"Bearing Lenten Fruit"
A sermon by Rev. Douglas Olds (all rights reserved)
Redwoods Presbyterian Church, Larkspur (CA)
February 28,
2016
3rd Sunday of
Lent
Reading: Luke 13: 1-9
I want to begin this morning with a news item. The last of
the “Angola 3,” former Black Panther Albert Woodfox was released last week
after 43 years in solitary confinement in Louisiana’s Angola State Prison. His original murder trial has been overturned,
and whether he is guilty, it is necessary that no one spend 43 years in
solitary confinement. Thanks be to God
for this glimmer of humanity in our prisons.

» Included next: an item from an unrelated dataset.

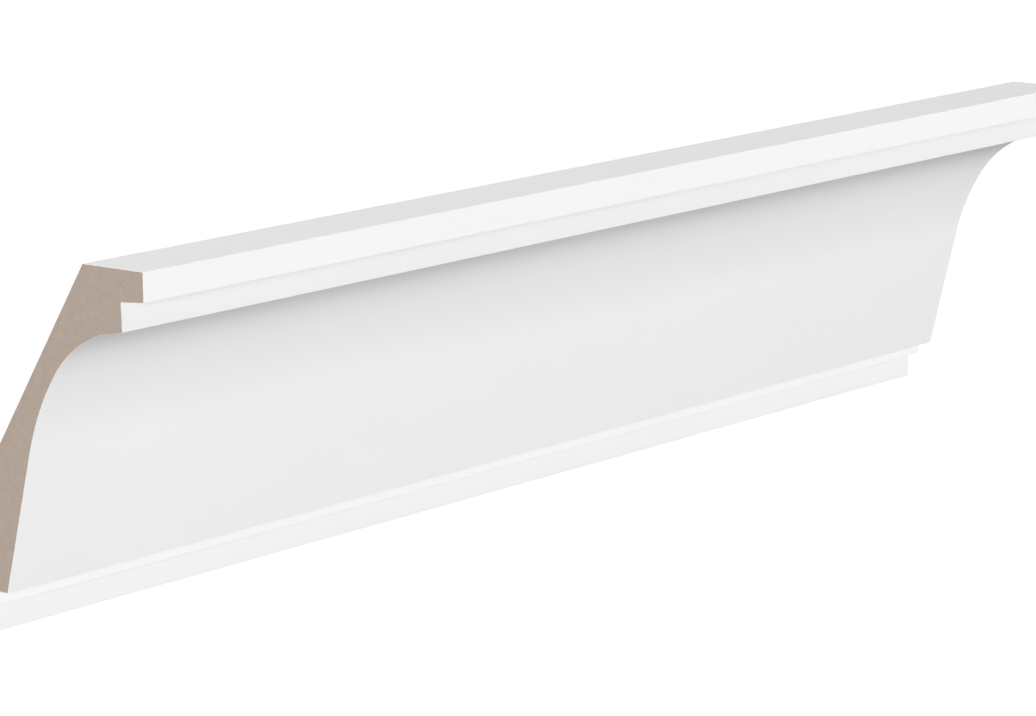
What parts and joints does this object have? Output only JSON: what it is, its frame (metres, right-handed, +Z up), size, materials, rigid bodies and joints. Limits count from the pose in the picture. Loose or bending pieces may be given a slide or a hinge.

May there be more such glimmers until the sun shines through all our
dungeons to transform our punitive society into something more rehabilitative
and loving.
In this morning’s New Testament scripture reading, from the
Gospel of Luke chapter 13, Jesus speaks of a fig tree that takes up space in a
man’s garden and does not bear fruit.
The man is angry and about to pull up the fig tree when his gardener
prevails upon him to fertilize one more year and look for one last harvest of
figs next year. This is a parable, so
the people who hear Jesus struggle to understand about whom or what he is speaking. Jesus tells this parable in the context of
the death of Galileans and Judeans in Jerusalem who have failed to repent. In this context, we can discern that the fig
tree is the people or nation of Israel, and the fruit follows a repentance.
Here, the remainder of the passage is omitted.